Falling somewhere between the first two videos is Josh & Benny Safdie’s Marcy Me, returning the Good Time filmmakers to their New York home turf. It’s a stripped-down, bird’s eye view of American law enforcement’s demonization of every day blackness, shining a spotlight on the normal, the average, the mundane and even the joyful in ways that make them seem criminal

The spotlight follows friends, lovers and even a child, going so far as to cut in to the latter as we see him buying alcohol and cigarettes as an errand. To what degree, one wonders, would this technically illegal act be used to justify the NYPD potentially arresting him, maiming him, or worse?

The Safdies have a knack for kitchen-sink realism of the Metropolitan variety, capturing New York’s discarded and downtrodden like few have in recent years with films like Heaven Knows What. Here, their attention to naturalistic detail is transposed to African American communities, not to expose some intra-community trauma, but to contextualize a community’s collective trauma with the specter of abusive authority floating overhead, looking for any reason to remove benefit of doubt from the equation. It feels almost like relief that the chopper’s arrival at an open-air party doesn’t end in violence, but such is the nature of the “happy ending” in many of these scenarios, when closely monitored communities of colour can only survive and hope to be left alone.

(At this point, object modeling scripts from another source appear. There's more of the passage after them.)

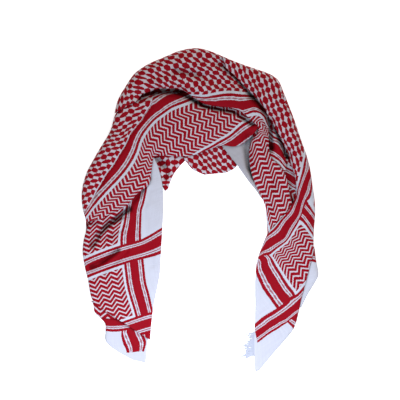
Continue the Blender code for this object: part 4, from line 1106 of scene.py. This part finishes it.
# ---- The surface, the light and the camera ----
# A plain pale surface under a broad soft light from the far side and a cooler one over the near
# end, seen from straight above. Places are in metres.
FLOOR_REACH = 3.0       # how far the surface goes from the middle
EYE = (0.0, 0.020, 1.5)
SEEN_WIDTH = 0.8        # how much of the surface the camera takes in

# Matt white paint that glows a little, as a well-lit backdrop does.
pale_paint = bpy.data.materials.new("matt_white_paint")
pale_paint.use_nodes = True
paint = pale_paint.node_tree.nodes["Principled BSDF"]
for socket, value in (("Base Color", linear("#F8F8FA")), ("Emission Color", linear("#FFFFFF")),
                      ("Emission Strength", 0.8), ("Roughness", 0.9),
                      ("Specular IOR Level", 0.1)):
    paint.inputs[socket].default_value = value
floor_shape = bmesh.new()
bmesh.ops.create_grid(floor_shape, x_segments=1, y_segments=1, size=FLOOR_REACH)
floor_mesh = bpy.data.meshes.new("surface")
floor_shape.to_mesh(floor_mesh)
floor_shape.free()
floor_mesh.materials.append(pale_paint)
floor = bpy.data.objects.new("surface", floor_mesh)
bpy.context.scene.collection.objects.link(floor)

world = bpy.data.worlds.new("white_room")
world.use_nodes = True
world.node_tree.nodes["Background"].inputs["Color"].default_value = linear("#F6F4F2")
world.node_tree.nodes["Background"].inputs["Strength"].default_value = 0.25
bpy.context.scene.world = world
bpy.context.scene.view_settings.view_transform = "Standard"


def hang_light(name, place, aim, size, power, tint):
    """A square soft light at a place, turned to an aim."""
    lamp = bpy.data.lights.new(name, "AREA")
    lamp.shape = "SQUARE"
    lamp.size = size
    lamp.energy = power
    lamp.color = linear(tint)[:3]
    lit = bpy.data.objects.new(name, lamp)
    lit.location = place
    lit.rotation_euler = (Vector(aim) - Vector(place)).to_track_quat("-Z", "Y").to_euler()
    bpy.context.scene.collection.objects.link(lit)


hang_light("far_light", (0.6, 1.7, 1.5), aim=(0.0, 0.0, 0.0), size=0.5, power=16.5,
           tint="#FFFAF4")
hang_light("near_light", (-0.02, -0.42, 0.60), aim=(-0.02, -0.36, 0.0), size=0.45, power=6.3,
           tint="#DCE6FF")

lens = bpy.data.cameras.new("overhead")
lens.type = "ORTHO"
lens.ortho_scale = SEEN_WIDTH
camera = bpy.data.objects.new("overhead", lens)
camera.location = EYE
bpy.context.scene.collection.objects.link(camera)
bpy.context.scene.camera = camera
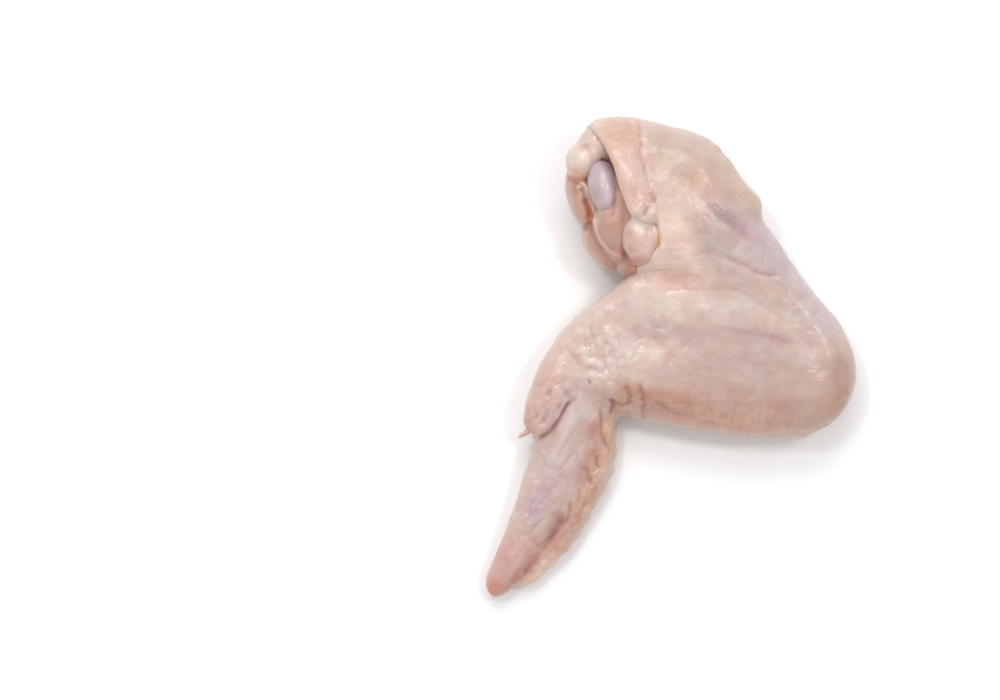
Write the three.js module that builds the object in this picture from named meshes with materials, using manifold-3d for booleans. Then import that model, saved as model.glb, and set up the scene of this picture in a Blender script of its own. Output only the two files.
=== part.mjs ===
// A whole raw chicken wing in one skin: upper arm, forearm and tip, lying on a board with the shoulder cut
// to the left. The upper arm is built as it is cut: a tube of skin, the meat inside it, and the bone inside
// that, with the bone's knob and the ends of the muscles showing at the open end.
// Millimetres, +Z up. Every limb is a soft tube whose oval section changes along a curved spine.
import * as THREE from "three";
import { ParametricGeometry } from "three/addons/geometries/ParametricGeometry.js";
import { mergeVertices } from "three/addons/utils/BufferGeometryUtils.js";
import Module from "manifold-3d";

const wasm = await Module();
wasm.setup();

// Driving dimensions
const SKIN = 2.6; // skin and fat round the upper arm's meat
const GAP = 0.3; // clearance between pieces that touch
const FOLLICLE = 5; // spacing of the flight feathers' follicles along the trailing edge
const BOARD = [400, 400, 40]; // the slab that the wing lies on, which flattens its underside

// How finely the surfaces are divided
const FACET = 4.4; // longest side of a facet on the large limbs
const FINE_FACET = 3; // and on the small ones
const MEAT_FACET = 7; // and on the meat inside the skin
const BONE_FACET = 3.5;
const CLAW_FACET = 0.8;
const END_ROWS = 4; // rows added to a limb for its rounded ends
const CROWDING = 2 / 3; // how much a limb's rows crowd towards its ends, where 0 is evenly spaced
const LOBE_SLICES = 12;
const FOLLICLE_SLICES = 8;
const ROWS_PER_SLICE = 0.6; // on a lobe, from pole to pole
const BAND_FACETS = [10, 22]; // round the folded band's section, and along it
const WELD = 1e-4; // points closer than this are one point

// Softening moves every point towards the mean of its neighbours by the first share, then away from it by
// the second, this many times over. Creases fill, and the limbs keep their girth.
const SOFTENING = { rounds: 4, shares: [0.6, -0.5] };

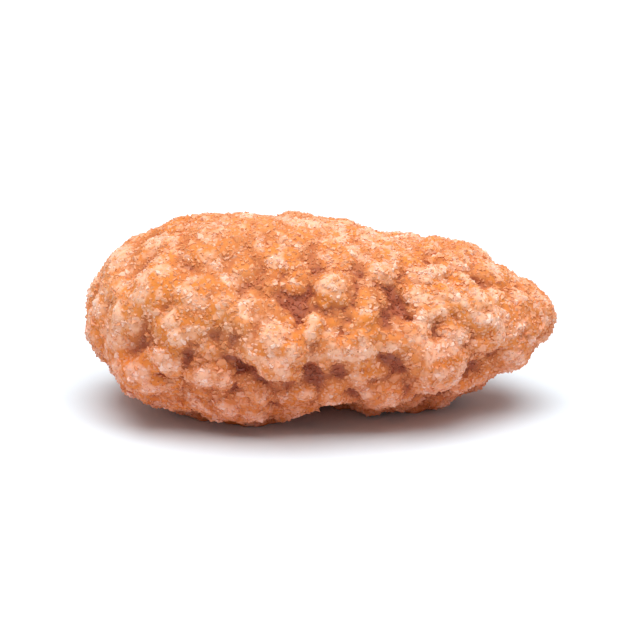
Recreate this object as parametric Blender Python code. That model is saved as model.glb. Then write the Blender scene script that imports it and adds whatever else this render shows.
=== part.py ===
"""A cinnamon almond: one roasted almond in a cooked crust of cinnamon sugar, lying on its broad side.

It is one piece of food and so one solid, worked out in millimetres and made in metres. +X runs to the
pointed end, -Y is the side that shows its nodules best, and +Z is up. The origin is under the middle, on
the surface that the almond lies on.
"""

import math

import bmesh
import bpy
from mathutils import Vector, noise

MM = 0.001

# Size of the smooth almond, nut and crust together. The nodules stand 0.4 to 1.4 mm proud of it.
LENGTH = 27.2
WIDTH = 13.6
THICKNESS = 10.7

# Outline. Places along the almond run from -1 at the blunt end to 1 at the pointed end.
WIDEST_AT = -0.38
BLUNT_FULLNESS = 1.9
POINT_FULLNESS = 2.3
POINT_SHARPNESS = 0.62

# Faces along the length, across the width and up the thickness, about 0.43 mm each.
GRID = (46, 28, 22)

# Slow unevenness of the crust, over half the almond's width.
UNEVEN_SPACING = 7.0
UNEVEN_HEIGHT = 0.40

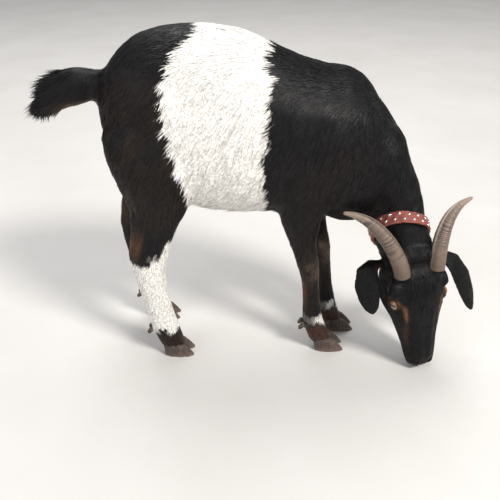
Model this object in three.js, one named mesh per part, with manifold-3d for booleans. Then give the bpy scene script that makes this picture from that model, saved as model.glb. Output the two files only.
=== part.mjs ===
// A small horned goat standing with its head down to graze, life size, wearing a collar.
// Millimetres, +X towards the chest, +Y to the goat's left, +Z up. The origin is on the floor,
// under the middle of the body. Each named piece is one closed solid out to the tips of the coat.
import * as THREE from 'three';
import { mergeVertices } from 'three/addons/utils/BufferGeometryUtils.js';
import Module from 'manifold-3d';

const wasm = await Module();
wasm.setup();

// ---- Driving dimensions ----
const GAP = 0.3; // clearance between pieces that touch
const SIDES = { right: -1, left: 1 };

const HEAD_YAW = 76; // degrees that the face turns to the goat's right
const HEAD_TILT = 17; // degrees that the nose leans forward of straight down
const HEAD_ROLL = 8; // degrees that the muzzle swings to the goat's left
const POLL = new THREE.Vector3(284, -90, 224); // top of the skull, between the horns

const EYE_RADIUS = 12;
const EYE_PLACE = { along: 74, rise: -11, out: 44 };

const COLLAR_PLACE = 0.69; // share of the neck's spine at the collar's middle
const COLLAR_WIDTH = 20.5;
const COLLAR_TILT = 6; // degrees that the collar slips towards the head on the goat's left
const COLLAR_PRESS = 2; // how far the collar sinks into the coat
const COLLAR_THICKNESS = 4.8;

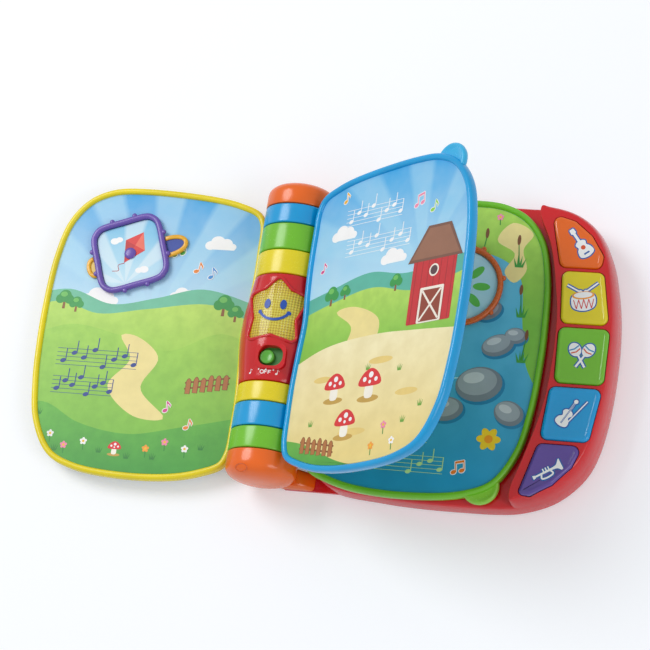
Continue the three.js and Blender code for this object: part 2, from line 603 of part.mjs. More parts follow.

It’s a bit of a downer note to end on, but collectively Jay-Z has managed to turn 4:44 into one of the more important examples of mainstream African American art this year, taking every possible opportunity to turn his previously decadent, escapist lens in the direction of both past and present realities. What’s more, it comes in the form of his own little shared universe of music videos, like vignettes making up a most prescient visual anthology on American culture.